Copy, without any alteration, the lines from the one that includes "planet_bush_2();" up to and including the one that includes "obj.data.transform(world)".
● ● ● ●
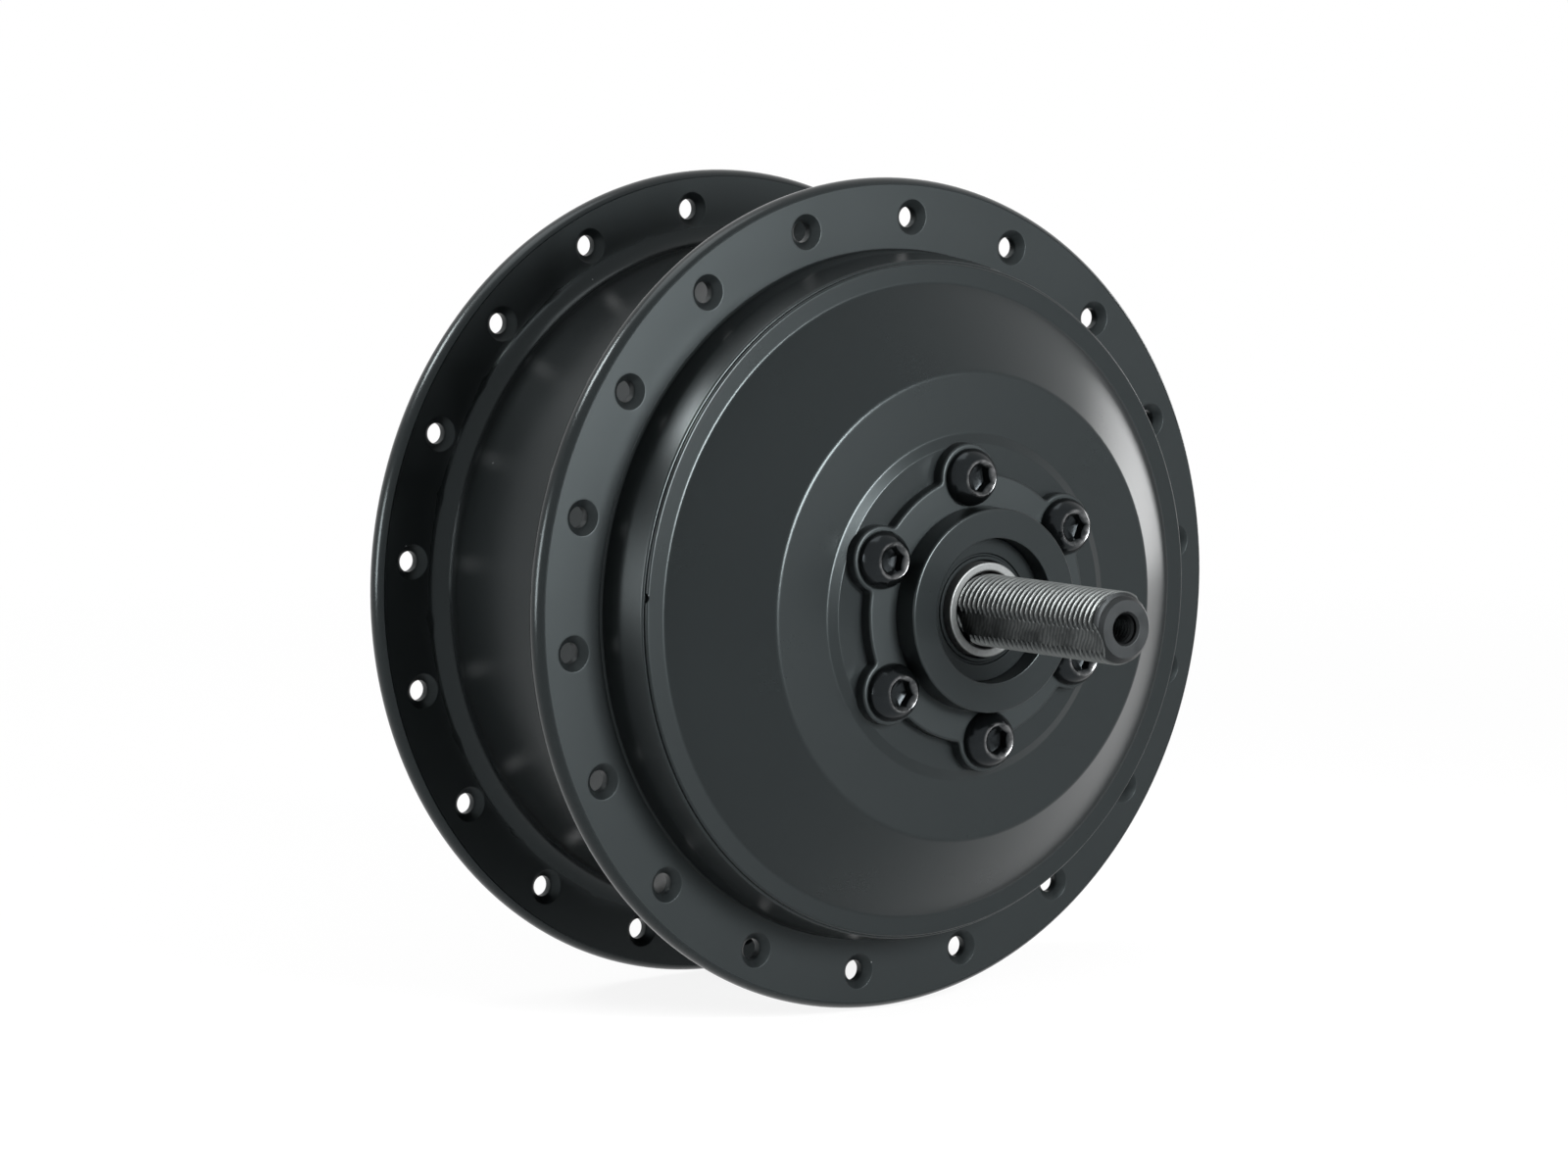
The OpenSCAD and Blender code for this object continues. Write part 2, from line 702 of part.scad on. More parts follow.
module rotor_can() {
    window_n = 8;
    chamfer = 1;
    hub_r = sun_flange_r + chamfer;
    window_orbit = (hub_r + can_bore_r) / 2;
    color("gray") on_axle() difference() {
        rotate_extrude() polygon([
            [bearing_r, can_top],
            [bearing_r, rotor_bearing_z],
            [hub_r, rotor_bearing_z],
            [hub_r, can_plate_z],
            [can_bore_r, can_plate_z],
            [can_bore_r, stack_z - can_over],
            [can_r, stack_z - can_over],
            [can_r, can_top - chamfer],
            [can_r - chamfer, can_top]
        ]);
        each_sun_screw(push_gap);
        each_turn(window_n) translate([window_orbit, 0, can_plate_z - cut])
            cylinder(d = can_window_d, h = can_plate + 2 * cut);
    }
}

module rotor_magnets() {
    color("lightsteelblue") on_axle() difference() {
        tube(can_bore_r, magnet_bore_r, stack_z, stack_top);
        each_turn(magnet_n) translate([magnet_bore_r - cut, -magnet_space / 2, stack_z - cut])
            cube([magnet_t + 2 * cut, magnet_space, stack_l + 2 * cut]);
    }
}

// Outline of a flange's rim, from one face round to the other
function flange_rim(face, back) = concat(
    arc([flange_r - flange_edge, face - flange_edge], flange_edge, 90, 0),
    arc([flange_r - flange_edge, back + flange_edge], flange_edge, 0, -90)
);

module hub_shell() {
    foot_r = drum_r + drum_fillet;
    side_r = drum_r + 0.5;
    thread_chamfer = 1;
    corner_w = 4;
    corner_h = 3;
    stop_r = freewheel_stop_d / 2;
    freewheel_r = freewheel_thread_d / 2;
    stop_inside_z = freewheel_stop_z + side_wall;
    color([0.16, 0.17, 0.18]) on_axle() difference() {
        rotate_extrude() polygon(concat(
            [[thread_r, rim_z], [wall_r, rim_z]],
            arc([wall_r + wall_fillet, disc_flange_face + wall_fillet], wall_fillet, 180, 270),
            flange_rim(disc_flange_face, disc_flange_back),
            arc([foot_r, disc_flange_back - drum_fillet], drum_fillet, 90, 180),
            arc([foot_r, gear_flange_back + drum_fillet], drum_fillet, 180, 270),
            flange_rim(gear_flange_back, gear_flange_face),
            [
                [side_r, gear_flange_face],
                [stop_r, freewheel_stop_z],
                [freewheel_r, freewheel_stop_z],
                [freewheel_r, freewheel_end_z + thread_chamfer],
                [freewheel_r - thread_chamfer, freewheel_end_z],
                [bearing_r, freewheel_end_z],
                [bearing_r, gear_bearing_z],
                [bearing_r - bearing_lip, gear_bearing_z],
                [bearing_r - bearing_lip, stop_inside_z],
                [stop_r - side_wall / 2, stop_inside_z],
                [drum_bore_r - corner_w, side_inside_z],
                [drum_bore_r, side_inside_z + corner_h],
                [drum_bore_r, gear_z],
                [ring_seat_r, gear_z],
                [ring_seat_r, skirt_z],
                [thread_r, skirt_z]
            ]
        ));
        each_turn(spoke_n, disc_spoke_turn) spoke_hole(disc_flange_back, disc_flange_face);
        each_turn(spoke_n, gear_spoke_turn) spoke_hole(gear_flange_face, gear_flange_back);
        rotate(notch_turn) translate([wall_r, 0, rim_z]) sphere(d = notch_d, $fn = 32);
    }
}

module spoke_hole(back, face) {
    sink = (spoke_sink_d - spoke_hole_d) / 2;
    hole_r = spoke_hole_d / 2;
    sink_r = spoke_sink_d / 2;
    translate([spoke_orbit, 0, 0]) {
        translate([0, 0, back - cut]) cylinder(r = hole_r, h = face - back + 2 * cut, $fn = 48);
        translate([0, 0, face - sink]) cylinder(r1 = hole_r, r2 = sink_r + cut, h = sink + cut, $fn = 48);
        translate([0, 0, back - cut]) cylinder(r1 = sink_r + cut, r2 = hole_r, h = sink + cut, $fn = 48);
    }
}

// The groove for the sealing ring, or with the same sizes the ring itself
module o_ring_round() {
    rotate_extrude() translate([thread_r - push_gap, 0]) circle(d = o_ring_d, $fn = 32);
}

module disc_side_cover() {
    rim_r = thread_r + cover_rim_w;
    rim_chamfer = 0.4;
    band_r = rim_r - cover_band_w;
    plateau_r = plateau_d / 2;
    step_r = step_d / 2;
    step_curve = 0.35;
    boss_wall = 3;
    boss_r = screw_orbit + screw_d / 2 + boss_wall;
    boss_chamfer = 1;
    hole_over = 0.3;
    weld = 0.2;
    wall_turn = atan2(plateau_z - band_z, band_r - plateau_r);
    inset = [cover_wall * sin(wall_turn), cover_wall * cos(wall_turn)];
    foot = 2.5;
    foot_dip = 0.15;
    crest = 1.2;
    crest_dip = 0.1;
    cone = [cos(wall_turn), -sin(wall_turn)];
    collar_chamfer = 0.6;
    seal_chamfer = 0.3;
    color([0.18, 0.19, 0.2]) on_axle() difference() {
        union() {
            rotate_extrude() polygon([
                [thread_r - push_gap, skirt_z],
                [thread_r - push_gap, rim_z],
                [rim_r, rim_z],
                [rim_r, band_z - rim_chamfer],
                [rim_r - rim_chamfer, band_z],
                [band_r + foot / 2, band_z],
                [band_r, band_z] - cone * foot / 2 - [0, foot_dip],
                [band_r, band_z] - cone * foot,
                [plateau_r, plateau_z] + cone * crest,
                [plateau_r, plateau_z] + cone * crest / 3 - [0, crest_dip],
                [plateau_r - crest, plateau_z],
                [step_r, plateau_z],
                [step_r - step_w * step_curve, plateau_z + step_h / 2],
                [step_r - step_w, pad_z],
                [collar_r, pad_z],
                [collar_r, collar_z - collar_chamfer],
                [collar_r - collar_chamfer, collar_z],
                [seal_seat_r + seal_chamfer, collar_z],
                [seal_seat_r, collar_z - seal_chamfer],
                [seal_seat_r, seal_z],
                [seal_lip_r, seal_z],
                [seal_lip_r, seal_z - seal_lip],
                [bearing_r, seal_z - seal_lip],
                [bearing_r, disc_bearing_z],
                [boss_r, disc_bearing_z],
                [boss_r + boss_chamfer, plateau_z - cover_wall],
                [plateau_r - inset[0], plateau_z - inset[1]],
                [band_r - inset[0], band_z - inset[1]],
                [thread_r - cover_wall, skirt_z]
            ]);
            translate([0, 0, pad_z - weld]) linear_extrude(seat_h + weld) difference() {
                union() {
                    circle(r = screw_orbit + seat_over);
                    each_turn(screw_n, screw_turn) translate([screw_orbit, 0])
                        circle(r = screw_head_r + lobe_over, $fn = 48);
                }
                circle(r = collar_r - weld);
            }
        }
        each_turn(screw_n, screw_turn) translate([screw_orbit, 0, seat_z - screw_l - hole_over])
            cylinder(d = screw_d, h = screw_l + hole_over + cut, $fn = 48);
        translate([0, 0, rim_z - cover_thread_l / 2]) o_ring_round();
    }
}

// The sealing ring fills its groove and is pressed flat against the shell's bore
module cover_o_ring() {
    color("black") on_axle() translate([0, 0, rim_z - cover_thread_l / 2]) difference() {
        o_ring_round();
        tube(thread_r + o_ring_d, thread_r, -o_ring_d, o_ring_d);
    }
}

// A round headed screw, drawn with the underside of its head at zero
module disc_screw() {
    foot_h = 0.7;
    crown_w = 0.57;
    tip = 0.5;
    socket_chamfer = 0.5;
    hex_r = screw_hex / 2 / cos(30);
    chamfer_r = hex_r - 0.1;
    crown_r = hex_r + crown_w;
    dome_h = screw_head_h - foot_h;
    dome_low = (pow(dome_h, 2) - pow(screw_head_r, 2) + pow(crown_r, 2)) / (2 * dome_h);
    dome_r = sqrt(pow(screw_head_r, 2) + pow(dome_low, 2));
    low_turn = atan2(-dome_low, screw_head_r);
    high_turn = atan2(dome_h - dome_low, crown_r);
    shank_r = screw_d / 2 - push_gap;
    difference() {
        rotate_extrude($fn = 48) polygon(concat(
            [[0, -screw_l], [shank_r - tip, -screw_l], [shank_r, -screw_l + tip]],
            [[shank_r, 0], [screw_head_r, 0]],
            arc([0, foot_h + dome_low], dome_r, low_turn, high_turn),
            [[0, screw_head_h]]
        ));
        translate([0, 0, screw_head_h - socket_l]) cylinder(r = hex_r, h = socket_l + cut, $fn = 6);
        translate([0, 0, screw_head_h - socket_chamfer])
            cylinder(r1 = chamfer_r, r2 = chamfer_r + socket_chamfer, h = socket_chamfer);
    }
}

module disc_screws() {
    color([0.08, 0.08, 0.09]) on_axle() each_turn(screw_n, screw_turn)
        translate([screw_orbit, 0, seat_z]) disc_screw();
}

module disc_side_seal() {
    color([0.12, 0.12, 0.12]) on_axle()
        tube(seal_seat_r, sleeve_r + run_gap, seal_z, seal_z + seal_w);
}

module gear_side_seal() {
    color([0.12, 0.12, 0.12]) on_axle()
        tube(bearing_r, axle_gear_r + run_gap, freewheel_end_z, freewheel_end_z + gear_seal_w);
}

module disc_bearing_inner_race() inner_race(axle_d, bearing_w, ball_d, disc_bearing_z);
module disc_bearing_outer_race() outer_race(axle_d, bearing_w, ball_d, disc_bearing_z);
module disc_bearing_balls() bearing_balls(axle_d, bearing_w, ball_d, disc_bearing_z);
module disc_bearing_cage() bearing_cage(axle_d, bearing_w, ball_d, disc_bearing_z);
module gear_bearing_inner_race() inner_race(axle_gear_d, gear_bearing_w, gear_ball_d, gear_bearing_low);
module gear_bearing_outer_race() outer_race(axle_gear_d, gear_bearing_w, gear_ball_d, gear_bearing_low);
module gear_bearing_balls() bearing_balls(axle_gear_d, gear_bearing_w, gear_ball_d, gear_bearing_low);
module gear_bearing_cage() bearing_cage(axle_gear_d, gear_bearing_w, gear_ball_d, gear_bearing_low);
module rotor_bearing_inner_race() inner_race(axle_d, bearing_w, ball_d, rotor_bearing_z);
module rotor_bearing_outer_race() outer_race(axle_d, bearing_w, ball_d, rotor_bearing_z);
module rotor_bearing_balls() bearing_balls(axle_d, bearing_w, ball_d, rotor_bearing_z);
module rotor_bearing_cage() bearing_cage(axle_d, bearing_w, ball_d, rotor_bearing_z);

axle();
spacer_sleeve();
cable_grommet();
stator_hub();
stator_key();
stator_core();
stator_coils();
hall_sensor_board();
planet_carrier();
planet_pins();
clutch_inner_race();
clutch_rollers();
clutch_retaining_ring();
thrust_washer();
disc_bearing_inner_race();
gear_bearing_inner_race();
rotor_bearing_inner_race();
hub_shell();
disc_side_cover();
cover_o_ring();
ring_gear();
disc_screws();
disc_side_seal();
gear_side_seal();
disc_bearing_outer_race();
gear_bearing_outer_race();
rotor_can();
rotor_magnets();
sun_gear();
sun_bush();
sun_screws();
rotor_bearing_outer_race();
planet_gear_1();
planet_gear_2();
planet_gear_3();
planet_bush_1();
planet_bush_2();
planet_bush_3();
disc_bearing_balls();
disc_bearing_cage();
gear_bearing_balls();
gear_bearing_cage();
rotor_bearing_balls();
rotor_bearing_cage();
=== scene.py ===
# %% [markdown]
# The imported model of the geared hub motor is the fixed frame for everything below.
# It could be modelled again from nothing, but then the looks and the moving parts would drift apart.
# Loading it first gives every body, every node and every station that the new pieces have to keep to.

# %% Load the frame
import json

import bmesh
import bpy
import numpy as np
from mathutils import Matrix, Vector


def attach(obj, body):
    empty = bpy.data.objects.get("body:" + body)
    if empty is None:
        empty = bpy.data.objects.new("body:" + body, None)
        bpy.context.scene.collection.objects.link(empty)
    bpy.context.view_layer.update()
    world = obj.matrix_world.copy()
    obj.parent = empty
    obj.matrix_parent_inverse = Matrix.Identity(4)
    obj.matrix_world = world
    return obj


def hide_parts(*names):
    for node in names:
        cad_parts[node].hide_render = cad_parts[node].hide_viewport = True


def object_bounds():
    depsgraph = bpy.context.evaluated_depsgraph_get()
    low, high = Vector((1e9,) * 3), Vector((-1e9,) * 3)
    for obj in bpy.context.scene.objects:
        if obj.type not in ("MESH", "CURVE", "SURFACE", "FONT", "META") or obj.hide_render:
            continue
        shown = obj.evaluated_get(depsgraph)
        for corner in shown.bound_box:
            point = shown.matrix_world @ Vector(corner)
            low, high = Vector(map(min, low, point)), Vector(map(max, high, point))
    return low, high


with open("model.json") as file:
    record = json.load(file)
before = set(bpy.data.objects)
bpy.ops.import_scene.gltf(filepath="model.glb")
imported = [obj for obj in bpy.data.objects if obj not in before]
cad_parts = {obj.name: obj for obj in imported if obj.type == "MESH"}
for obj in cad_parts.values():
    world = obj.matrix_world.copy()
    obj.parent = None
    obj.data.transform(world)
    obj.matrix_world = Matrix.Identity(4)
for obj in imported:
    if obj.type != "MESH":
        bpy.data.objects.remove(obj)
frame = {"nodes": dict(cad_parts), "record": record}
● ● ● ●
== TASK SOLUTION ==
planet_bush_2();
planet_bush_3();
disc_bearing_balls();
disc_bearing_cage();
gear_bearing_balls();
gear_bearing_cage();
rotor_bearing_balls();
rotor_bearing_cage();
=== scene.py ===
# %% [markdown]
# The imported model of the geared hub motor is the fixed frame for everything below.
# It could be modelled again from nothing, but then the looks and the moving parts would drift apart.
# Loading it first gives every body, every node and every station that the new pieces have to keep to.

# %% Load the frame
import json

import bmesh
import bpy
import numpy as np
from mathutils import Matrix, Vector


def attach(obj, body):
    empty = bpy.data.objects.get("body:" + body)
    if empty is None:
        empty = bpy.data.objects.new("body:" + body, None)
        bpy.context.scene.collection.objects.link(empty)
    bpy.context.view_layer.update()
    world = obj.matrix_world.copy()
    obj.parent = empty
    obj.matrix_parent_inverse = Matrix.Identity(4)
    obj.matrix_world = world
    return obj


def hide_parts(*names):
    for node in names:
        cad_parts[node].hide_render = cad_parts[node].hide_viewport = True


def object_bounds():
    depsgraph = bpy.context.evaluated_depsgraph_get()
    low, high = Vector((1e9,) * 3), Vector((-1e9,) * 3)
    for obj in bpy.context.scene.objects:
        if obj.type not in ("MESH", "CURVE", "SURFACE", "FONT", "META") or obj.hide_render:
            continue
        shown = obj.evaluated_get(depsgraph)
        for corner in shown.bound_box:
            point = shown.matrix_world @ Vector(corner)
            low, high = Vector(map(min, low, point)), Vector(map(max, high, point))
    return low, high


with open("model.json") as file:
    record = json.load(file)
before = set(bpy.data.objects)
bpy.ops.import_scene.gltf(filepath="model.glb")
imported = [obj for obj in bpy.data.objects if obj not in before]
cad_parts = {obj.name: obj for obj in imported if obj.type == "MESH"}
for obj in cad_parts.values():
    world = obj.matrix_world.copy()
    obj.parent = None
    obj.data.transform(world)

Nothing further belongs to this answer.